Berkeley researchers have developed a new app that can detect and measure earthquakes directly from users’ phones.
UC Berkeley researchers let us know that the smartphone app that can spot earthquakes is finally here. Scientists have been working on the app for several years, and they now hope that it could also help them run an extensive science experiment.
The MyShake app will come free of charge, but it will only be available for Goolge Android handsets. If the piece of software is popular enough, it will be later rolled out for iPhones, as well.
Developers explained that MyShake can track earthquakes in real-time and tell magnitude. Users can warn their peers located farther from the epicenter against the incoming quake. The Berkeley team hopes to turn as many mobile phones as they can in data collection centers, and provide seismologists with accurate data on each earthquakes’ magnitude.
Berkeley said that the app can be tested by anyone around the world as long as they have an Android-powered smartphone. As soon as the app is downloaded it would start to beam data on earthquakes as they happen.
Scientists said that the data collected from so many smartphones would also help them develop an app that can warn users that a quake is about to happen seconds or even minutes earlier.
Richard Allen head of the Berkeley Seismological Laboratory noted that the experiment will rely on ‘citizen scientists’ to unfurl. The app was also designed to educate people and motivate them to be prepared for future earthquakes.
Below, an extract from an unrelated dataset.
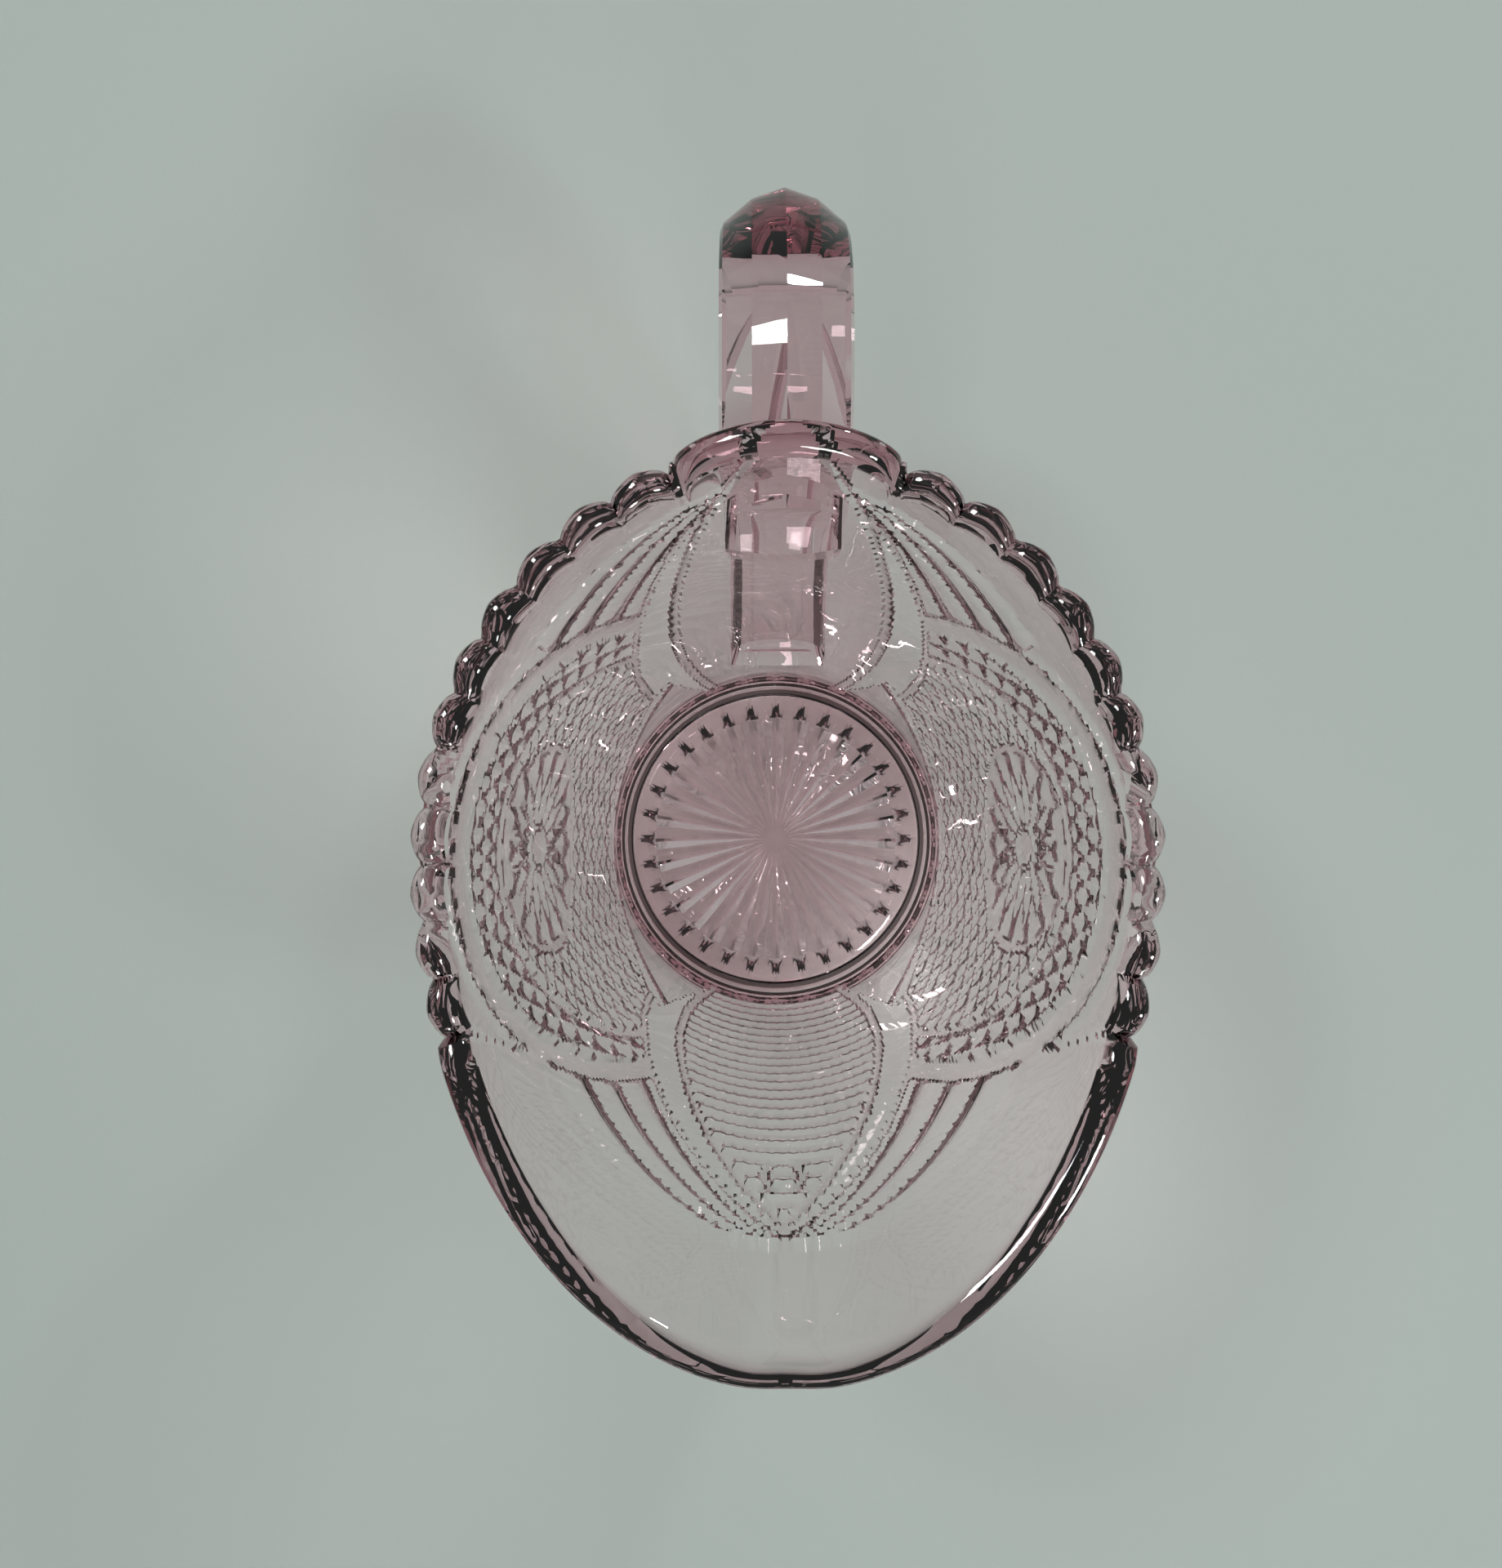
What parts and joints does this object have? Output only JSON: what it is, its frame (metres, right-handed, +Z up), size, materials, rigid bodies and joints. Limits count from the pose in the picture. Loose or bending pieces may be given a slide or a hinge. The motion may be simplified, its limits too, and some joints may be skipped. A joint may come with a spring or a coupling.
{
  "type": "cream pitcher",
  "caption": "Pressed glass cream pitcher with a star base, arched medallion panels, scalloped rim, broad spout and loop handle",
  "frame": {"origin": "centre of the resting face, on the vessel's axis", "axes": "+Z up, -Y towards the spout, +Y towards the handle, +X to the right seen from the spout's back"},
  "size_m": [0.0846, 0.1409, 0.0885],
  "materials": {
    "pink_glass": "clear pale pink pressed glass, fire-polished, glossy"
  },
  "bodies": {
    "root": {"star_base": "pink_glass", "handle_panel": "pink_glass", "front_panel": "pink_glass", "thumb_rest": "pink_glass", "spout": "pink_glass", "handle": "pink_glass", "right_medallion_panel": "pink_glass", "left_medallion_panel": "pink_glass", "right_handle_fan_panel": "pink_glass", "left_handle_fan_panel": "pink_glass", "right_spout_fan_panel": "pink_glass", "left_spout_fan_panel": "pink_glass", "right_scalloped_rim": "pink_glass", "left_scalloped_rim": "pink_glass"}
  },
  "joints": []
}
The app’s developers explained that the tiny program accesses a set of sensors found in many smartphones called accelerometers. The sensors ‘sense’ the phone’s position related to the ground allowing users to turn their gadgets into steering wheels in racing video games.
But the app won’t consider any phone shaking an earthquake. Its algorithms are tuned to match only specific vibration to real quakes. This is why the phone won’t spot an earthquake that has a lower magnitude than 5.
Plus the crowdsourced network knows that it must be an earthquake because hundreds of phones will flood it with the exact type of data.
Allen is currently working with scientists at U.S. Geological Survey on a $38 million project called ShakeAlert, designed to create a system that can detect an earthquake on the West Coast before it is news. The system has already produced an early warning on a magnitude 6 quake eight seconds before it reached surface.